Потом все было просто, как внезапно наступившая боль. Среди ночи кто-то стучал. Что это — сон? Нет, кто-то стучал въявь. Настойчиво и неотвратимо отстукивал телеграмму.
Из всего, что было потом, запомнился монотонный стук колес поезда, затем опустившийся над аэродромом самолет. И одна, всего одна горсть земли. Опаленная войной горсть людиновской земли, в память о человеке, солдате, художнике, которую я привез во Мстеру.
Василий Иванович Корсаков учился у А. Ф. Котягина. Прошел хорошую профессиональную выучку и был обещающе способным учеником, не раз получавшим заслуженное одобрение своего наставника.

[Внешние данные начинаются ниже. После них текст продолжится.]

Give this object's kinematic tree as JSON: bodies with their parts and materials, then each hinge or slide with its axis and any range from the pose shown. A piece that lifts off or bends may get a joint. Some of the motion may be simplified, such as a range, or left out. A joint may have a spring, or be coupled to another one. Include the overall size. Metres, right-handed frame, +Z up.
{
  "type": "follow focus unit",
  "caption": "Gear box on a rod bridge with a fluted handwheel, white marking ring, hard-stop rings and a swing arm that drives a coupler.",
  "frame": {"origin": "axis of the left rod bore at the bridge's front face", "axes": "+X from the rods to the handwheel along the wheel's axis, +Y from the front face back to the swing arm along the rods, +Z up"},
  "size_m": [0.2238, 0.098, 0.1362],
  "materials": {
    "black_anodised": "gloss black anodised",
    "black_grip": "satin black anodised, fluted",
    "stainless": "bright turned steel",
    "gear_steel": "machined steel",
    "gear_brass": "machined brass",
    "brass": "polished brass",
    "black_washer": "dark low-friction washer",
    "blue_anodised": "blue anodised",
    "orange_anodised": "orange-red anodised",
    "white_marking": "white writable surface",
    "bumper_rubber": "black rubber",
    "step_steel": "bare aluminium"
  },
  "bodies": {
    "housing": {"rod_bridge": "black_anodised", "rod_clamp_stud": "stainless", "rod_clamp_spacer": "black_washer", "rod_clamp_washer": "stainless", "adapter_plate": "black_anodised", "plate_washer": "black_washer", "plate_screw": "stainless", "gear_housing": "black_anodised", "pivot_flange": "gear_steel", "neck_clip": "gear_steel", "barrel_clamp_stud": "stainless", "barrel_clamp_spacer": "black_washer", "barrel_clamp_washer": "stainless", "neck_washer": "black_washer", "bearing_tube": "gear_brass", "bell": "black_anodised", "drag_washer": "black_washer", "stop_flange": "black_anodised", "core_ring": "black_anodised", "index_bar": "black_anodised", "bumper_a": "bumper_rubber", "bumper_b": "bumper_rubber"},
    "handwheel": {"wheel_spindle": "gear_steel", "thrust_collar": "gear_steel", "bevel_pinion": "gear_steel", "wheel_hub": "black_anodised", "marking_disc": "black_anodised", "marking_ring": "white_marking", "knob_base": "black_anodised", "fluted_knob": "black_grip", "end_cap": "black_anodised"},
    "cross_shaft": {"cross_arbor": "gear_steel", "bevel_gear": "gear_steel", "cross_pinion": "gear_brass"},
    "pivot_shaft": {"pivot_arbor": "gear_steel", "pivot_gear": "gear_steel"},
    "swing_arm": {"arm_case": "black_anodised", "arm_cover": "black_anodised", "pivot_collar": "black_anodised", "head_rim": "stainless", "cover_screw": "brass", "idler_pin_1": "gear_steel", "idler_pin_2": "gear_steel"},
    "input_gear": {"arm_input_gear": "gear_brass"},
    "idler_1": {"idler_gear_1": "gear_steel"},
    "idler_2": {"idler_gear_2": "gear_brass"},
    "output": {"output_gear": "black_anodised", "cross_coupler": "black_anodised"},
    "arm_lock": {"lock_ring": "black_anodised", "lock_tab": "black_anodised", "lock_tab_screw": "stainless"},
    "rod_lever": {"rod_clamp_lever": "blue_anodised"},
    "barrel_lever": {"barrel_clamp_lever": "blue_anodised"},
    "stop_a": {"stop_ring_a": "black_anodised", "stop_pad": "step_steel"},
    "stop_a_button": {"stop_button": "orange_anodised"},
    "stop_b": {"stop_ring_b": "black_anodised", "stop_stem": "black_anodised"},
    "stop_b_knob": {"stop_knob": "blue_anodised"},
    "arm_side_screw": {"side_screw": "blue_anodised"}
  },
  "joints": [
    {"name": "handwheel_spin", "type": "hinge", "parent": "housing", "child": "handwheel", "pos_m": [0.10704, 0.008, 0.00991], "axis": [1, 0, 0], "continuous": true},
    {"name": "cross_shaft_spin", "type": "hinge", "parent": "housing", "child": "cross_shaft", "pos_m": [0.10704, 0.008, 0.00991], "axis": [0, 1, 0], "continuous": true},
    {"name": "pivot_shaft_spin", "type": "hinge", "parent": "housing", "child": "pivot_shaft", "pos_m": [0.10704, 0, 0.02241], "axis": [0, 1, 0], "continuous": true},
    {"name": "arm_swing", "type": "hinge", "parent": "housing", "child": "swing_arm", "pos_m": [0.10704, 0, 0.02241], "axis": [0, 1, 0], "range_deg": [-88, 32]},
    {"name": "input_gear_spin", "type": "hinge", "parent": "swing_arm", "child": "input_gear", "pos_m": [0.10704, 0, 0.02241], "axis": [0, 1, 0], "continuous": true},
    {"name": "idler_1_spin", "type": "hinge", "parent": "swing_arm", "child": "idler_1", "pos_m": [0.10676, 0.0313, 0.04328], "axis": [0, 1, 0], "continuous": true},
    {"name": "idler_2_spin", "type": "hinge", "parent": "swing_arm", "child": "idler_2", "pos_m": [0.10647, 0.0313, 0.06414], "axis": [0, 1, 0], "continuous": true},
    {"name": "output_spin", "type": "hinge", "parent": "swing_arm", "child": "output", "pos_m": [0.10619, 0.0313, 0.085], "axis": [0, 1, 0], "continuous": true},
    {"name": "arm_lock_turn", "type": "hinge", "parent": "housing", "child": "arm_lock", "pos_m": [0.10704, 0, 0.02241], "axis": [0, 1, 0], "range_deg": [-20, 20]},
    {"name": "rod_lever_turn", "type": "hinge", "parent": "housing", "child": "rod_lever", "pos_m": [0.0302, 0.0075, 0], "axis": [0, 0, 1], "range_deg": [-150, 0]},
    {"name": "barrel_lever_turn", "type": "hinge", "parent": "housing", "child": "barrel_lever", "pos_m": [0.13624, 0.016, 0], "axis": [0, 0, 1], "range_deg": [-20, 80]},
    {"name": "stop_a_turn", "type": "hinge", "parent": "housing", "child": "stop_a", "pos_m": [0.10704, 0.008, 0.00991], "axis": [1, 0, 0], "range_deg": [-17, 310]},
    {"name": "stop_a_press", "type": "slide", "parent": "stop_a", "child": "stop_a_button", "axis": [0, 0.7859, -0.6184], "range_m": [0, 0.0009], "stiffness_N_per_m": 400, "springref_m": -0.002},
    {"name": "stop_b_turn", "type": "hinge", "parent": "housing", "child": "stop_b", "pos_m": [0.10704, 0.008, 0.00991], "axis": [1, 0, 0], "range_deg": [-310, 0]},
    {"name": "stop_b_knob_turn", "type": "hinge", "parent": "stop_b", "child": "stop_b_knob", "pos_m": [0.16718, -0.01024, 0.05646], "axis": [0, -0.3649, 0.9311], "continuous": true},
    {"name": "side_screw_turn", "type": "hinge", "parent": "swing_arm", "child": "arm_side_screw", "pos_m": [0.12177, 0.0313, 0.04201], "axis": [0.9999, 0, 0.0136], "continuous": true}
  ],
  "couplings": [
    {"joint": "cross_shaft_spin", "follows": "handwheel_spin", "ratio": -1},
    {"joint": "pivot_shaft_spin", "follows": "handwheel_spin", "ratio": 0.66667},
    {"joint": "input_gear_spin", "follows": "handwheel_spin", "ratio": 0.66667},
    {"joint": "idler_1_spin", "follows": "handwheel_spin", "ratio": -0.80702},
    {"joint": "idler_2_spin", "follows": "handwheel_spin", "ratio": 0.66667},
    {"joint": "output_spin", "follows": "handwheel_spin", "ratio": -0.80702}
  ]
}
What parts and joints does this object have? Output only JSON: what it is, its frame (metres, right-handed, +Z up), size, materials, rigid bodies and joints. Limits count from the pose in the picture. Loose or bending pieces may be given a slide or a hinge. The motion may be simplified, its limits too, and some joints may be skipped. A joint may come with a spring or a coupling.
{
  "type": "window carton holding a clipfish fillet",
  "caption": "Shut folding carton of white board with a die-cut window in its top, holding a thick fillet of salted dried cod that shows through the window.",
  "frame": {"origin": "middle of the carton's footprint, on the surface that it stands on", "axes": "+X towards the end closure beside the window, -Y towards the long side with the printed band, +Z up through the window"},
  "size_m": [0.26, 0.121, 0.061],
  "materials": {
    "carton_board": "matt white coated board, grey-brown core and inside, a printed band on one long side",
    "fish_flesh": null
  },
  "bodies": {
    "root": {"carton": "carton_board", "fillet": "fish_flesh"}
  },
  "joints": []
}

В 1938 году Корсаков делал первые пробы на подступах к самостоятельному творчеству. Василий Иванович был удачлив. Уже в 1940 году он был принят в члены Союза художников СССР. С 1940 года служил в Советской Армии, а после участвовал в войне 1941—1945 годов.
С Василием Ивановичем нас судьба свела с самого раннего детства, правда, тогда мы были просто «противоборствующими сторонами».
В 1930-е годы в наших местах проходили военные маневры, и мы, мальчишки, насмотревшись, как «красные» против «синих» воюют, долгое время в детском ажиотаже играли в «красных» и «синих». Так наша игра и называлась — «маневры». Бывало, если дома вдруг спохватятся и пустятся в розыск на улицу:
— Где Колька? Ответ был один:
— Чай, на маневрах.
Примирение сторон пришло несколько позднее, в период учебы в профтехшколе.
Шли годы нашей юности в спорных суждениях «о начале всех начал» — материальности мироздания, о том, как в эволюционном развитии через труд человекоподобное животное превратилось в разумное существо. Мы радовались своему пребыванию в мире серьезных суждений, хотя многое представляли очень смутно. Но в то же время все это будило фантазию, творческую мысль и, в свою очередь, возвращало нас к источнику знания — книге, а уж потом с книгой в руках мы доказывали свою правоту или чью-то неправду. И все-таки это было лишь приятной наивностью, чем-то вроде «мелкой философии на глубоких местах», потому что знания наши были бессистемными и очень отрывочными.